Anyway, all that was left to do was solder in the RJ9s, and plug in the key switches. I’m quite happy with how the hardware turned out. I put some electrical tape over the MCUs, since it wouldn’t make much design sense to keep the PCB clean, but then have the giant Elite-C logo staring me in the face.
QMK Firmware
QMK is my firmware of choice. ZMK is also an option, but QMK has the advantage of being the firmware I used first.
Creating a new keyboard is straightforward. Simply type qmk new-keyboard
, and a wizard will guide you through the process. It also lets you pick a template to start from. I chose split_3x5_3
, unsurprisingly. Then you will pick your MCU. I’m using the Elite C, so I chose that. This gives you a skeleton from which you can build the rest of the keyboard. Full disclosure, I adapted a configuration that I previously created for a hand-wired Dactyl Manuform.
After this, there were a few configuration changes to be made in info.json. Mainly, I needed to set matrix_pins
appropriately. These need to be set to whichever pin on the MCU is connected to each row/column. For some reason, the split_3x5_3
template doesn’t include a setting for the communication pin, which is the data part of the wire connecting each side.
"split": {
"soft_serial_pin": "D2"
},
I ended up setting some of the options that I needed in the rules.mk file, which I believe is deprecated at this point.
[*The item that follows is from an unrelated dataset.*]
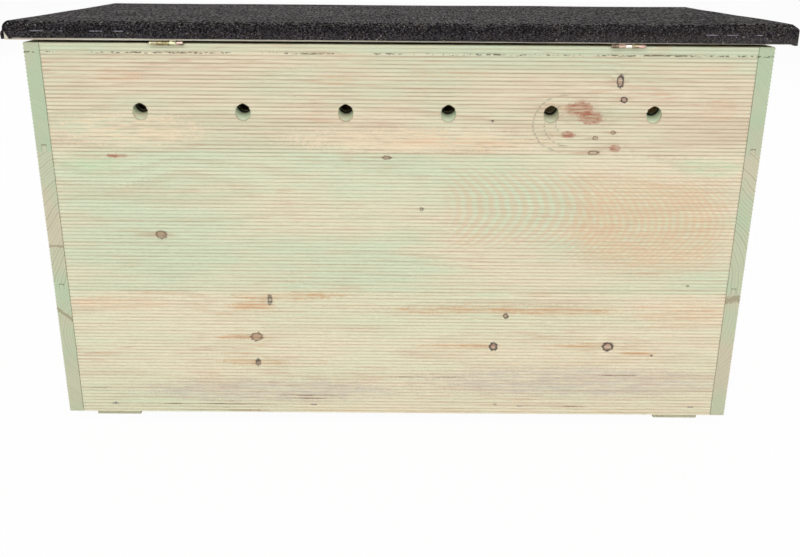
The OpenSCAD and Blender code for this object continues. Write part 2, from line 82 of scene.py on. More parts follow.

If I were to convert this to info.json, I think these could be set in the info.json file as follows:
"features": {
"bootmagic": true,
"command": false,
"console": false,
"extrakey": true, // enables media keys, etc
"mousekey": true, // lets you control the mouse with your keyboard
"nkro": true, // n-key rollover
"split-keyboard": true,
"lto": true, // reduces firmware size at the expense of longer compile time.
},
"tapping": {
// used for home row mods. allows a key to do one thing when tapped,
// and another when held. this is how we can get away with 36 total keys.
//
// term_per_key lets you configure different terms per key, which is
// essential for frustration-free homerow mods, imo.
"term_per_key": true,
},
"mouse_key": {
// mouse speed settings. these are all personal preference.
"delay": 10,
"interval": 16,
"time_to_max": 60,
"max_speed": 15,
"wheel_delay": 100,
}
There are some other settings which I couldn’t find appropriate documentation for, so I’ll just leave those in config.h:
#pragma once
// More mouse speed settings
#define MOUSEKEY_WHEEL_DELAY 100
#define MOUSEKEY_WHEEL_INTERVAL 50
#define MOUSEKEY_WHEEL_TIME_TO_MAX 100
// Handedness
//
// EE_HANDS means that in order to determine which side is which, a value
// will be set in the EEPROM denoting which side is left and which is right.
// There are other options for this, like simply using different firmware for
// either side, having a configuration pin, or having a different pin
// configuration. EE_HANDS makes the most sense to me.
#define EE_HANDS
After these are set, it comes time to set the actual keymap. This is a very personal preference thing, so it is up to you to configure how you wish. My configuration is heavily based on the Miryoku layout.
I finished this keyboard a few weeks ago, but I haven’t gotten around to finishing this post until now. I’ve been daily driving it for those few weeks, and after an initial adjustment period, it’s working fantastically. It’s everything I had hoped it would be.
I hope this inspires you to take the plunge and design your own keyboard, or jump into QMK if you’re still using a traditional keyboard. It’s a time sink, but your fingers and wrists will thank you once you get used to it. After all, why reach for different keys, when you can pull them closer to you?
Thanks for reading. I don’t know what my next project will be yet at this point, but I will document it and post it if it is sufficiently nerdy.